Remedy is a weird studio. This is my singular takeaway from playing two hours of Quantum Break last week at a preview event—enough time to take me through the first act of Remedy’s hybrid game/TV show (out of a planned five). And uh...yeah. It’s as strange as I thought.
And not solely because I think I saw a trailer for an Alan Wake sequel in the middle of it.
I’ve seen a lot of Quantum Break trailers, but I don’t think I really understood what the hell it was until I got my hands on it. I mean, hybrid game/TV show? What?
The two halves are more separate than I thought. Having only half-paid attention to the game until recently (when Microsoft announced it was coming to the PC too), I’d envisioned something closer to an old-school FMV game. Maybe you’d play for ten minutes, watch some live-action scenes, then play another ten minutes and repeat. Like Metal Gear Solid if Kojima had done all the action in 35mm.
Not even close. Instead the TV episodes are proper network length and come at the close of each act. I’ll get into it more later.
The point is: Quantum Break is more video game than I anticipated. I finished the first act in two hours or so, and an hour and a half of that was standard video game fare. You play as Jack Joyce—an adventurer, a troublemaker, a...I don’t know. Brother to a theoretical physicist? Gun-shooting guy?

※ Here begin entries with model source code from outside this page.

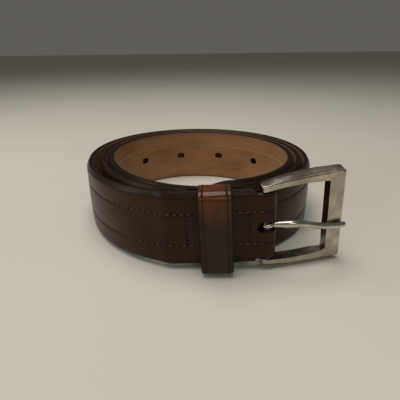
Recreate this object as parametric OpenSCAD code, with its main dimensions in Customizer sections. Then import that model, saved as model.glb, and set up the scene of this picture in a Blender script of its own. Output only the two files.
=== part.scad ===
// Coiled dress belt: a three-layer leather strap standing on its edge, with a fold that
// carries a cast buckle frame, its heel bar and prong, and a loose keeper loop.
// +X runs along the straight buckle end, -Y is the side the buckle faces, +Z is up.

/* [Strap] */
// Width of the strap
strap_w = 30; // [28:1:34]
// Thickness of the lining leather
lining_t = 0.8; // [0.6:0.1:1.0]
// Thickness of the filler board between the leathers
filler_t = 0.8; // [0.6:0.1:1.0]
// Thickness of the grain leather at the cut edge
grain_t = 1.35; // [1.2:0.05:1.5]
// Extra thickness in the middle of the padded centre panel
crown = 0.25; // [0:0.05:0.3]
// Half the distance between the two long stitch rows
row_z = 6.5; // [5:0.5:8]
// Length of the tapered tip
tip_len = 20; // [14:1:26]

/* [Coil] */
// Mean radius of the lining face on the first full turn
coil_r = 46.5; // [44:0.5:50]
// Growth of the radius in one turn
turn_step = 4.5; // [4.3:0.1:5.5]
// Sideways shift of the turns from the coil's middle
shift_x = 1.1; // [0:0.1:2]
// Shift of the turns towards the back
shift_y = 1.3; // [0:0.1:2]
// How much longer the coil is from front to back than from side to side
oval = 1.5; // [0:0.1:2]
// Lean of the oval to one diagonal
lean = 1.7; // [0:0.1:2]
// Height of the three shallow lobes
lobe = 0.7; // [0:0.1:1]
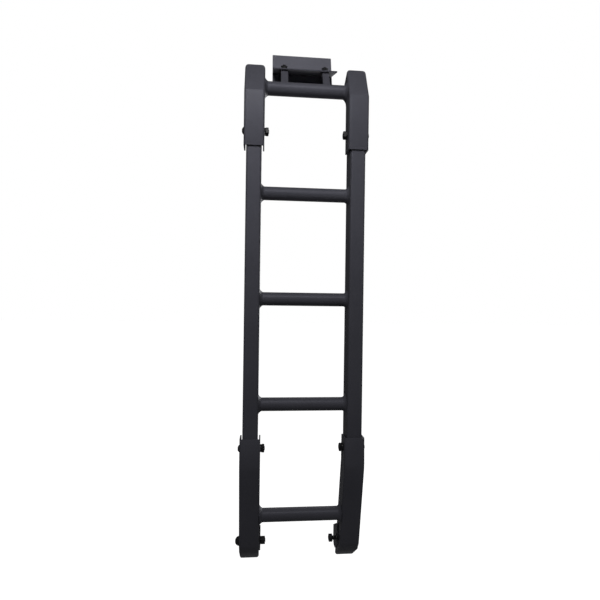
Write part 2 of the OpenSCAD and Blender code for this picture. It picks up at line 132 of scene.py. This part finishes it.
def buildScuffs(look):
    # sparse hairline scuffs: thin bands of a stretched noise, kept to a few patches
    sizes = {"Length": 0.03, "Patch size": 0.05, "Amount": 0.5}
    group, start, end = newGroup("hairScuffs", sizes, ["Mask"])
    coords = group.nodes.new("ShaderNodeTexCoord")
    stretch = group.nodes.new("ShaderNodeMapping")
    setInputs(stretch, {"Scale": look["stretch"], "Rotation": look["lean"]})
    group.links.new(coords.outputs["Object"], stretch.inputs["Vector"])
    lines = noiseOf(group, stretch.outputs["Vector"], start.outputs["Length"], look["lineDetail"])
    patches = noiseOf(group, coords.outputs["Object"], start.outputs["Patch size"], look["patchDetail"])
    near = mathNode(group, "COMPARE", lines, look["lineMiddle"], look["lineWidth"])
    kept = mathNode(group, "MULTIPLY", near, rangeNode(group, patches, look["patchSpan"], (0.0, 1.0)))
    group.links.new(mathNode(group, "MULTIPLY", kept, start.outputs["Amount"]), end.inputs["Mask"])
    return group


coatGrain = buildCoatGrain(grainLook)
hairScuffs = buildScuffs(scuffLook)


# Finishes: a satin powder coat, the same coat painted lighter on the back plate as painted light from above,
# and black plating on the fasteners

noiseSpan = (0.3, 0.7)  # where nearly all of a noise's values lie


def placeGroup(tree, group, values):
    node = tree.nodes.new("ShaderNodeGroup")
    node.node_tree = group
    setInputs(node, values)
    return node


def finishMaterial(name, look):
    material = bpy.data.materials.new(name)
    material.use_nodes = True
    tree = material.node_tree
    shader = tree.nodes["Principled BSDF"]
    grain = placeGroup(tree, coatGrain, {"Peel size": look["peelSize"], "Drift size": look["driftSize"]})
    scuffs = placeGroup(
        tree,
        hairScuffs,
        {"Length": look["scuffLength"], "Patch size": look["scuffPatch"], "Amount": look["scuffAmount"]},
    )
    drift = rangeNode(tree, grain.outputs["Drift"], noiseSpan, (0.0, 1.0))
    tone = mixColours(tree, drift, look["dark"], look["light"])
    worn = mixColours(tree, scuffs.outputs["Mask"], tone, look["worn"])
    roughness = rangeNode(tree, grain.outputs["Peel"], noiseSpan, look["roughness"])
    bump = tree.nodes.new("ShaderNodeBump")
    setInputs(bump, {"Strength": look["bump"], "Distance": look["peelHeight"]})
    tree.links.new(grain.outputs["Peel"], bump.inputs["Height"])
    tree.links.new(worn, shader.inputs["Base Color"])
    tree.links.new(roughness, shader.inputs["Roughness"])
    tree.links.new(bump.outputs["Normal"], shader.inputs["Normal"])
    setInputs(shader, {
        "Metallic": look["metallic"],
        "Specular IOR Level": look["specular"],
        "Specular Tint": (*look["glossTint"], 1),
        "Coat Weight": look["glaze"],
        "Coat Roughness": look["glazeRoughness"],
    })
    return material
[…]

He’s a nobody, essentially. A nobody that just so happens to have a wildly eccentric brother and a rich best friend. Those two have collaborated to make a time machine in the middle of a college campus, generating a black hole and ripping apart the fabric of the universe.
Professors are really taking advantage of tenure these days.
Our man Jack is caught in the middle of this whole experiment-turned-catastrophe. The black hole collapses, but not before granting Jack a host of time-warping powers. Powers he mostly uses to shoot a lot of guys.
You’ve got your “Freeze time in place” bubble. Your “Bullet-repelling shield made from raw time energy or whatever.” The always-useful “Highlight important objects in the environment for some reason” power. And, best of all, the “Time-slowing dodge maneuver” a.k.a. it’s Max Payne.
Seriously, Quantum Break plays a lot like Remedy’s original Max Payne games. There’s no Matrixesque slow-motion dives and somersaults, but Jack essentially teleports ten feet away and then time slows down for a second or two while you pop off shots. Welcome back, bullet time.
This is in addition to Remedy’s other signature touches, like pausing to listen to fake radio shows or Jack’s internal monologuing. Quantum Break is...well, it’s Remedy. Bold, sort of crazy, and plenty intriguing.